▶ **Collected data**:
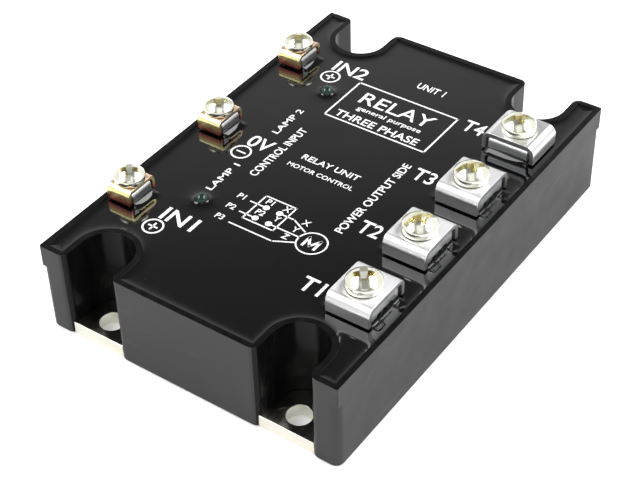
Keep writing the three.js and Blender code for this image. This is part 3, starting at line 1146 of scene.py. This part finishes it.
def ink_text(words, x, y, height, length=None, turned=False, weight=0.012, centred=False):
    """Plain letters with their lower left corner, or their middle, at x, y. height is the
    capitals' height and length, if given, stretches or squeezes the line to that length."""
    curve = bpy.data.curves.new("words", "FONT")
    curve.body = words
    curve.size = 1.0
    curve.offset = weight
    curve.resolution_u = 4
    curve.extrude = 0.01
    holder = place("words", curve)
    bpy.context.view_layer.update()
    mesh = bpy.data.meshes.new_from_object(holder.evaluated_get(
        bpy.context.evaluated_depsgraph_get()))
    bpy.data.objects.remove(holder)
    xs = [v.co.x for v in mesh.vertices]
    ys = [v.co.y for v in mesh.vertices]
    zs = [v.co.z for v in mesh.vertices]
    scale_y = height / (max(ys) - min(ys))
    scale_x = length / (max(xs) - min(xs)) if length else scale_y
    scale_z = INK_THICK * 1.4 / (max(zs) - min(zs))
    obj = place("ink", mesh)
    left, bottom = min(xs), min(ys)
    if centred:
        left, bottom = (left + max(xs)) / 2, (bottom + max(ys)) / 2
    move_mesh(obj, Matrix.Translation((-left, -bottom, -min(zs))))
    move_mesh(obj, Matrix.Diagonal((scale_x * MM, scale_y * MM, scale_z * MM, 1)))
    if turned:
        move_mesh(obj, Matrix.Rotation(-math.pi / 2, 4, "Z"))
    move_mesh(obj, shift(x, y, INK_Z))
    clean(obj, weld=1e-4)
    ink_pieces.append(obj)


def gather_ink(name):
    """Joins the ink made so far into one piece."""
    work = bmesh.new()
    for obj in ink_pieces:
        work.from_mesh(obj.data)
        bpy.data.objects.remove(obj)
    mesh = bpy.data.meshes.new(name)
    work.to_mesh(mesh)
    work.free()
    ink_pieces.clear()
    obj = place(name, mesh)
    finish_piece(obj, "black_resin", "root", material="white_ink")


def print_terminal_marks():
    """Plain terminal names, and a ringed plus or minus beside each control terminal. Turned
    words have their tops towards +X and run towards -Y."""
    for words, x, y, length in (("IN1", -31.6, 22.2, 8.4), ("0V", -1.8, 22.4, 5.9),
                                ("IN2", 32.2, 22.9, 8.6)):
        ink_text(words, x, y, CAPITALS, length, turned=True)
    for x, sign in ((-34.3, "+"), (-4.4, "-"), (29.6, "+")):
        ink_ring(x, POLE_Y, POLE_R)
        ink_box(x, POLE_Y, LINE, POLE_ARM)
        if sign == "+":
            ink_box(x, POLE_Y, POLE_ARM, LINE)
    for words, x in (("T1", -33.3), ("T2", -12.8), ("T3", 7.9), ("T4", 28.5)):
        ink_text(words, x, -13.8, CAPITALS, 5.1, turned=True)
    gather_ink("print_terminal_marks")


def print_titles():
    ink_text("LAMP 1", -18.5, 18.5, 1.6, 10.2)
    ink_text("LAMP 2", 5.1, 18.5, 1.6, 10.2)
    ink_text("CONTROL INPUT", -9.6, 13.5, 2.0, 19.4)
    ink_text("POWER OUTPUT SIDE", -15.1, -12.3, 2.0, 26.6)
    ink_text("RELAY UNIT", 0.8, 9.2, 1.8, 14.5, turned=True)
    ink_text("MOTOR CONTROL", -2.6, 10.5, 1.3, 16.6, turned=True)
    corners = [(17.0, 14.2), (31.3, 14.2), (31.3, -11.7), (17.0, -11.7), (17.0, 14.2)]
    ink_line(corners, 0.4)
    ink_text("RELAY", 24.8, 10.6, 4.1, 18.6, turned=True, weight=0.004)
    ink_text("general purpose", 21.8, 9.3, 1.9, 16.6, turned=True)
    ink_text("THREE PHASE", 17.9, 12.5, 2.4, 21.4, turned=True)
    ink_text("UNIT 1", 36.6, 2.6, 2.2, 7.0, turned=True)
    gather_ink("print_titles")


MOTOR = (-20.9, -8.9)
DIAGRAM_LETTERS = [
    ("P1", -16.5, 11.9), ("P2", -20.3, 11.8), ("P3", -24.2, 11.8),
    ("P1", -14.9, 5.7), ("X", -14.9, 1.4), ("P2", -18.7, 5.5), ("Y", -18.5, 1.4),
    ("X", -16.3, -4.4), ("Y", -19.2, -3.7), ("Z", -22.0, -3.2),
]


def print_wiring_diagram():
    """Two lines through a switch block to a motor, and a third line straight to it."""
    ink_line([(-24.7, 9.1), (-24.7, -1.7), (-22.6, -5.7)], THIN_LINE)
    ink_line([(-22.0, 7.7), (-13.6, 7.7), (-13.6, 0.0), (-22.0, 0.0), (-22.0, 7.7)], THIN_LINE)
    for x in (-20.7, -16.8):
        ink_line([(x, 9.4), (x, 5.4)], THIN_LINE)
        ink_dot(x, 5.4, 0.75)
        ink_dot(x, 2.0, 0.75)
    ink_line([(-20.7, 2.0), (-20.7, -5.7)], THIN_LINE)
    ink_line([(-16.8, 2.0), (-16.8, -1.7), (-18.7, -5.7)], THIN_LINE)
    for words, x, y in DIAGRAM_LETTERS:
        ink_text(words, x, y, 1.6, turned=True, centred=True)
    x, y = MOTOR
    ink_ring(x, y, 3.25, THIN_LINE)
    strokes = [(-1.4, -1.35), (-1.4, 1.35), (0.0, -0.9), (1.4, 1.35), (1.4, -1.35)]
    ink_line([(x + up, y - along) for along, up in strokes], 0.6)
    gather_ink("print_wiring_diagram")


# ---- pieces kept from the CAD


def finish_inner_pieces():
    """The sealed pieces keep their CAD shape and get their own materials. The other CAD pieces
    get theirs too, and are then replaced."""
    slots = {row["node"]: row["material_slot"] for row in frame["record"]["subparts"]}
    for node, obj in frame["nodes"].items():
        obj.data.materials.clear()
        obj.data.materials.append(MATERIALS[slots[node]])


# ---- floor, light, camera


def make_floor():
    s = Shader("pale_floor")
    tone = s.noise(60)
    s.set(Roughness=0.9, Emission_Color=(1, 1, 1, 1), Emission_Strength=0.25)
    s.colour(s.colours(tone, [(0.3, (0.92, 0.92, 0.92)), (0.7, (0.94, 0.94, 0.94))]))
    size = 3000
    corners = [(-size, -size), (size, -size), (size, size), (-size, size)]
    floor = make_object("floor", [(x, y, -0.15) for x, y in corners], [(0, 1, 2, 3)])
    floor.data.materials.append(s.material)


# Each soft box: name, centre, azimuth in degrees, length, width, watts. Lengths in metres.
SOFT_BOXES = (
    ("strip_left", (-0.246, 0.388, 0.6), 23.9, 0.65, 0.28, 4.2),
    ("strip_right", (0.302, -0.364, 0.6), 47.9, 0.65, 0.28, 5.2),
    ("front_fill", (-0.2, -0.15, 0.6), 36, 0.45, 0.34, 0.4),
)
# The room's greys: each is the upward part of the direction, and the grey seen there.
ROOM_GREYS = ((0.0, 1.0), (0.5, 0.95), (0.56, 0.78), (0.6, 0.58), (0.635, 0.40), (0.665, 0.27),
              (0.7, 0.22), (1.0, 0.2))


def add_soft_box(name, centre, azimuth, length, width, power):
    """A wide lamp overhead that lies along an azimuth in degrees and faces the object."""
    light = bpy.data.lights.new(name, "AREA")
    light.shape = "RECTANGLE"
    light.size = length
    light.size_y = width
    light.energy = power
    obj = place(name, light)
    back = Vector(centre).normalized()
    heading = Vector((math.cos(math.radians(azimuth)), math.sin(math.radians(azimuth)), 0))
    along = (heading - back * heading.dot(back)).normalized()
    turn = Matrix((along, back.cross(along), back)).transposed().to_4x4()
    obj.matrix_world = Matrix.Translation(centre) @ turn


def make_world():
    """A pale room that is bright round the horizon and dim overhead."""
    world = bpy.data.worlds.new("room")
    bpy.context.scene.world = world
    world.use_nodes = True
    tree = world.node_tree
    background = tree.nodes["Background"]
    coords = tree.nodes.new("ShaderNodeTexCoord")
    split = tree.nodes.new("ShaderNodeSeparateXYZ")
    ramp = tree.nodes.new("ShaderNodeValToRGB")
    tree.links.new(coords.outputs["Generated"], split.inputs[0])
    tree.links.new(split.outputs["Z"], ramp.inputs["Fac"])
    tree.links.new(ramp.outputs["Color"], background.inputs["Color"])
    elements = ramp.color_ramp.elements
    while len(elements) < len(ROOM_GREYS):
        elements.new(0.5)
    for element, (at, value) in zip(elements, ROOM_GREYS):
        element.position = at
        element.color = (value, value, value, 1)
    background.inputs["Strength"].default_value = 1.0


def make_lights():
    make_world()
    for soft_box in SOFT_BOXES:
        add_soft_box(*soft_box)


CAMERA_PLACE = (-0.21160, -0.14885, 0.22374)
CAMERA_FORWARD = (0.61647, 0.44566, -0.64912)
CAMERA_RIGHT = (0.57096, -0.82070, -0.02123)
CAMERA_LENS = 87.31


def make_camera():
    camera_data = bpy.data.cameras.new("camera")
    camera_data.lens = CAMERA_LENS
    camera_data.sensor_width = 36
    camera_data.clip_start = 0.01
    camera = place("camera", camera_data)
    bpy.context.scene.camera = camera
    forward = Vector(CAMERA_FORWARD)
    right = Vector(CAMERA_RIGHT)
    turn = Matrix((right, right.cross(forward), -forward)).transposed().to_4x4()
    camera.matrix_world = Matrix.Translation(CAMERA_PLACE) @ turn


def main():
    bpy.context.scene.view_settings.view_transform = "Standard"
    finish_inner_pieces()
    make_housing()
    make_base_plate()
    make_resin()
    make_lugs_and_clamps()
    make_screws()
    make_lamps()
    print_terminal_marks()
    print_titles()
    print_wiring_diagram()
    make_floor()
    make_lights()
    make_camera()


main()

▶ **What the task requires**:
Copy each line containing the word "scene" from the data.

▶ **Answer to this problem**:
Keep writing the three.js and Blender code for this image. This is part 3, starting at line 1146 of scene.py. This part finishes it.
    bpy.context.scene.world = world
    bpy.context.scene.camera = camera
    bpy.context.scene.view_settings.view_transform = "Standard"